One of the strongest stereotypes in the business world is that of the used car salesman.
Close your eyes for 3 seconds and get a mental image. The odds are very high that:
a. You envisioned a man, not a woman
b. He’s wearing a suit
c. with a plaid pattern
d. with polyester fabric.
The used car salesman generates such antipathy not because of tactics per se, but because of his motives. It’s a great example of a core issue in trust: there isn’t a single behavior or phrase that either guarantees the establishment of trust or its destruction. Everything is colored by intent.
An interesting example of this can be found in a delightful posting called The Used Car Salesman’s Training Manual: 25 Tricks They Use to Charge You More.
(Thanks to Amy Quinn for pointing this out).
If you’re in the car market, it’s a good piece to read before going to dealers. And if you’re a student of trust, it’s a fine list as well. In the 25, for example, you’ll find “limited time offers,” “puppy-dogging,” “highballing,” and “lowballing.”
It’s a great list for raising your defenses.

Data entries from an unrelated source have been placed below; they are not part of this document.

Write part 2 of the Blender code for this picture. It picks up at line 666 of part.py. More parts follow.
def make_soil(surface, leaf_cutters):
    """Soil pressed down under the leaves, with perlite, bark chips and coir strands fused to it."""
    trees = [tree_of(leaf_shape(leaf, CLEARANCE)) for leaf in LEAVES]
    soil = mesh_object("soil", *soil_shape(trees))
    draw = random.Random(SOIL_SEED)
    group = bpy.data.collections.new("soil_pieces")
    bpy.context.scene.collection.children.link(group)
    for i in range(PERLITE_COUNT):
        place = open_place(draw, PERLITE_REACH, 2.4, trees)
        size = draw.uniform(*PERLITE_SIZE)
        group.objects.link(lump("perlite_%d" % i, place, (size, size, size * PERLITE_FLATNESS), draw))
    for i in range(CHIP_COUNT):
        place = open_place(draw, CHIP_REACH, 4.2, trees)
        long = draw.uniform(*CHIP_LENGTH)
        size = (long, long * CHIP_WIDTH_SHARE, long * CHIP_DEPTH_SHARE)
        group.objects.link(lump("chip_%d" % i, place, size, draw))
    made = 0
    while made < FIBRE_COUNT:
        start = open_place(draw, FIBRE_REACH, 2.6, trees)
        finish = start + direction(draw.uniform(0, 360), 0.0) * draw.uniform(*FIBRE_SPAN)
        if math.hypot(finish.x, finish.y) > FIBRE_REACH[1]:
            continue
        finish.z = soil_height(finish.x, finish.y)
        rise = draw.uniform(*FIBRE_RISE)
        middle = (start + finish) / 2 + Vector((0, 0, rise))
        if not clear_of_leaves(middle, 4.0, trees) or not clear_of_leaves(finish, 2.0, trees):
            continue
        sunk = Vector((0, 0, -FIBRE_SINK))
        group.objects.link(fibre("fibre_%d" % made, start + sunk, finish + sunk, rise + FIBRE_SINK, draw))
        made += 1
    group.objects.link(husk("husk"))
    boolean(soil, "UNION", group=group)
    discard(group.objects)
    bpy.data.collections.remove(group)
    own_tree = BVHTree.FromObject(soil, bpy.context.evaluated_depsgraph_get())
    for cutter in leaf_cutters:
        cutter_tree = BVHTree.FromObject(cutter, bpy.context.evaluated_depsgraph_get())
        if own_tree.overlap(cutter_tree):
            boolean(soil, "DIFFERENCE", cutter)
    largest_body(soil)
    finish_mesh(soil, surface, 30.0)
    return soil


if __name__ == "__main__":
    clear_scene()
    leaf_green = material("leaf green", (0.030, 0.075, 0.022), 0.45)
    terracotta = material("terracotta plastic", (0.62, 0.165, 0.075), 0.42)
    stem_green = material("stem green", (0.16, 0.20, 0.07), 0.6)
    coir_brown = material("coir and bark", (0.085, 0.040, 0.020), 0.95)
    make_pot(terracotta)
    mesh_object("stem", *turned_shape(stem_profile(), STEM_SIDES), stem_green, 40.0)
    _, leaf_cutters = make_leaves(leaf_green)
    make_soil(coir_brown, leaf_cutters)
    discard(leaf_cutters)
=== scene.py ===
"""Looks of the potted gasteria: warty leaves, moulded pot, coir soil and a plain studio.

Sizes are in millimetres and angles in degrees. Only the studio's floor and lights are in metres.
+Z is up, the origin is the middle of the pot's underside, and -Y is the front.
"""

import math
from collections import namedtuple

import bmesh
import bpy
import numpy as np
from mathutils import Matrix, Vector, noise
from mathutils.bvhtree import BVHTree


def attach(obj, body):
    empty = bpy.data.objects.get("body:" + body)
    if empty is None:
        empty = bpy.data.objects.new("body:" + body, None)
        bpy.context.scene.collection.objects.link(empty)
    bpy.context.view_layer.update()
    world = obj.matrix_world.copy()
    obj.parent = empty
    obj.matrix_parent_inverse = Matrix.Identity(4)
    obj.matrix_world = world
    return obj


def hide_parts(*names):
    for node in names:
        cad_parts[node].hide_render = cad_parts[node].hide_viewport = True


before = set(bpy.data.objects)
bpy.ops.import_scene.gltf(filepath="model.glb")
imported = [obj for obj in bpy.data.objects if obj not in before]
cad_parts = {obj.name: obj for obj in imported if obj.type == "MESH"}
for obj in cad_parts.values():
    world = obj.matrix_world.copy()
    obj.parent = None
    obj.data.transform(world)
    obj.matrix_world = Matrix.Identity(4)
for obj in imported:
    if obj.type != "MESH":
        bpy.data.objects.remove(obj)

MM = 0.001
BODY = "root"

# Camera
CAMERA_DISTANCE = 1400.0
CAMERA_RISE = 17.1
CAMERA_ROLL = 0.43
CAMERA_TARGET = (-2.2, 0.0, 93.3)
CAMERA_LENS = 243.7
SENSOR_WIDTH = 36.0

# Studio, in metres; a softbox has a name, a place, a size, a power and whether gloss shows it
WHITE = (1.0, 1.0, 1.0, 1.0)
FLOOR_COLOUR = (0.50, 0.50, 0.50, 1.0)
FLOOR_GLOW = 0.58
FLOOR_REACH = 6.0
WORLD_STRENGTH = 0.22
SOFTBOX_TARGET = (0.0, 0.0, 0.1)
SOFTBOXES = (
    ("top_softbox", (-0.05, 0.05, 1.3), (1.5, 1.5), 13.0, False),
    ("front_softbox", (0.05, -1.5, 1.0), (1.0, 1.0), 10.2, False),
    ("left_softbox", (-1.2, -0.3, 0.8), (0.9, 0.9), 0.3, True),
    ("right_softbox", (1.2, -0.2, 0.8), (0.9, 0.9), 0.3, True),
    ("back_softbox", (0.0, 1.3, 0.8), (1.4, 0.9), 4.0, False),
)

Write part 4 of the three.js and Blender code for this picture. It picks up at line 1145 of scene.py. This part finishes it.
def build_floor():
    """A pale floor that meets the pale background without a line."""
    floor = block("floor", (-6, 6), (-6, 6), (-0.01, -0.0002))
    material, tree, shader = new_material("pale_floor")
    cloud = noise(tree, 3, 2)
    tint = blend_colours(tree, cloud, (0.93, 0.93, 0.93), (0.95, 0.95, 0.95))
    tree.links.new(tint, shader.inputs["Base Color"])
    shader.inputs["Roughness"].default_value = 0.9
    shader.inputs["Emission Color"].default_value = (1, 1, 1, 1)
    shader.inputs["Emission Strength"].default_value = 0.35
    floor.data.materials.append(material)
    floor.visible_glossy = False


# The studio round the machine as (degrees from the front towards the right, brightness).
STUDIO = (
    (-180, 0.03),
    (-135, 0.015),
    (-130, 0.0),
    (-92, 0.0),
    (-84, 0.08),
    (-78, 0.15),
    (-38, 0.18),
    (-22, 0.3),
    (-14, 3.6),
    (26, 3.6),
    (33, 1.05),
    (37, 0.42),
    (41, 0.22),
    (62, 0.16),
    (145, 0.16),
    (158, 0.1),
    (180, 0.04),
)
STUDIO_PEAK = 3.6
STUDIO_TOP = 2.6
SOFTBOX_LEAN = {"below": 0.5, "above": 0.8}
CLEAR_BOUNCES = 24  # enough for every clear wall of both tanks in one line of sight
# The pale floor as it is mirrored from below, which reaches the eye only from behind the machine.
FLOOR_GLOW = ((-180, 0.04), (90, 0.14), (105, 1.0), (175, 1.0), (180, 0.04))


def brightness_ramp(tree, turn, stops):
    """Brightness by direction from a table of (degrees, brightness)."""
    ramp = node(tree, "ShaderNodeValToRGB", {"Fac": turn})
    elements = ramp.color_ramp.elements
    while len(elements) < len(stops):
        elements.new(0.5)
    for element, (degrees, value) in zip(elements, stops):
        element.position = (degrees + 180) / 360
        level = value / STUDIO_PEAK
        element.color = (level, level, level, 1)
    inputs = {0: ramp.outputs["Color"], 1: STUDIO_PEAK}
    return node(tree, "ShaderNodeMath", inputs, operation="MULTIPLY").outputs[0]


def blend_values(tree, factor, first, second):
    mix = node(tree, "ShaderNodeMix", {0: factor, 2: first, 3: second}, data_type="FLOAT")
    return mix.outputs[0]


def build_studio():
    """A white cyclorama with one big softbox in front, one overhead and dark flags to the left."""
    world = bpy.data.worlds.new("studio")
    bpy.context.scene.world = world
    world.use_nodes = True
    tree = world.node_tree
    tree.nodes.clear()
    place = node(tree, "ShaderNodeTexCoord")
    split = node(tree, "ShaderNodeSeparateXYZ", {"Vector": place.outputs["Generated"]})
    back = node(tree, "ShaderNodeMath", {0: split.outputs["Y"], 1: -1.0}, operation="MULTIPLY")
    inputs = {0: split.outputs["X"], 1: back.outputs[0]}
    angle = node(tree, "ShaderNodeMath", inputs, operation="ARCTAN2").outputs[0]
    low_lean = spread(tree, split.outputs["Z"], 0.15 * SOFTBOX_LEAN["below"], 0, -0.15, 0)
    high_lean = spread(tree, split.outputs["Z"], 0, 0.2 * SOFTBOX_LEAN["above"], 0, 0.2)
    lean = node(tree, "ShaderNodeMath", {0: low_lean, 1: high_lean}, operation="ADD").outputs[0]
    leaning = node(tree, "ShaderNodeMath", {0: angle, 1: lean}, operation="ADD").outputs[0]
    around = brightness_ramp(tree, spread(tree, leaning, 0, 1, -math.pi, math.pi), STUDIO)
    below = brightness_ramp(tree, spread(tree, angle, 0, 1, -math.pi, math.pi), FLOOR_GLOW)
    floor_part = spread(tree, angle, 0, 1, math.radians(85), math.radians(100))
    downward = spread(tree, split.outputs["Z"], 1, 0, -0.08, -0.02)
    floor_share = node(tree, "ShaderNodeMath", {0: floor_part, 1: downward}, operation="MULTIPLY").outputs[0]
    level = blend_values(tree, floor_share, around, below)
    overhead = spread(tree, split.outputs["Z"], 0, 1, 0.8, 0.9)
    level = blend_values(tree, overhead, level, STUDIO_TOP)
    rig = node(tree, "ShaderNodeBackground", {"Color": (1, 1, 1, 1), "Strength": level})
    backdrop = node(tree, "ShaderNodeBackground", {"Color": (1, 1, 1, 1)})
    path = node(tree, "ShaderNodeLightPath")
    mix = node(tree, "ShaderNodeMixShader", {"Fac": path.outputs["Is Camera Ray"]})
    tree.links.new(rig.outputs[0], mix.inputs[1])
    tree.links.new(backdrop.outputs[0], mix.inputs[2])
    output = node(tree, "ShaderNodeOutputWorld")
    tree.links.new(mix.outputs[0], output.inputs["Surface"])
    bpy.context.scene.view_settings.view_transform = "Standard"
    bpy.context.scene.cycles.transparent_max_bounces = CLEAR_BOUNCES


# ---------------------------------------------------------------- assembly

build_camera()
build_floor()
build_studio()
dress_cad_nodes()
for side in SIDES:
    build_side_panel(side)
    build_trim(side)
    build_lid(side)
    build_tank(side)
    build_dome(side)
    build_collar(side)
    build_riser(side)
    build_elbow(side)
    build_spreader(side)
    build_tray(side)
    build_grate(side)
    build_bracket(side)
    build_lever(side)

Interestingly, it’s also a pretty good list for creating trust. Strip out all the negative, value-laden terms, and you’re left with characteristics which can be spun one way or the other—depending on motives.
For example, number 23:
Selling Up: If you’re not specific enough about your sales needs, you may get swindled into purchasing a car that is much more expensive or fancy than you need. After all, this is a salesperson’s job. So be very specific about the year, miles, models and colors you are interested in so you won’t feel motivated to buy something that wasn’t what you really wanted.
Let’s reword this in a way that you might expect to find in a sales training manual.
It might sound like:
Help Customer Determine Needs: If the customer isn’t clear about what kind of car they’re seeking, then you have an opportunity to help them define their needs, and then to identify the type of car that would best fit those needs. After all, this is a salesperson’s job. So don’t go first to specific details about the year, miles, models and colors they are interested in. Instead, learn about their habits, what they like and don’t like about driving, what role a car plays for them, what a car says about them, and what range they are willing to spend. That way you can either improve (or, at the least,validate) their insight into what they want from a car, rather than just being an order-taker for a pre-existing idea that hasn’t been thought through.
Which is right? Precisely what behaviors are different in one scenario vs. the other?
I would argue, not much. In sales, as in other rich human interactions, our intent infuses our words and behaviors.
This argues for high-bandwidth communication: voicemail over email, phone calls over voicemail, and meetings over phone calls.
But most importantly, it reminds us: the best way to be trusted is to actually be trustworthy—worthy of trust.
Do you have your customer’s best interest at heart? Or not?
The answer to that question overrides all the skills-oriented approaches you might learn.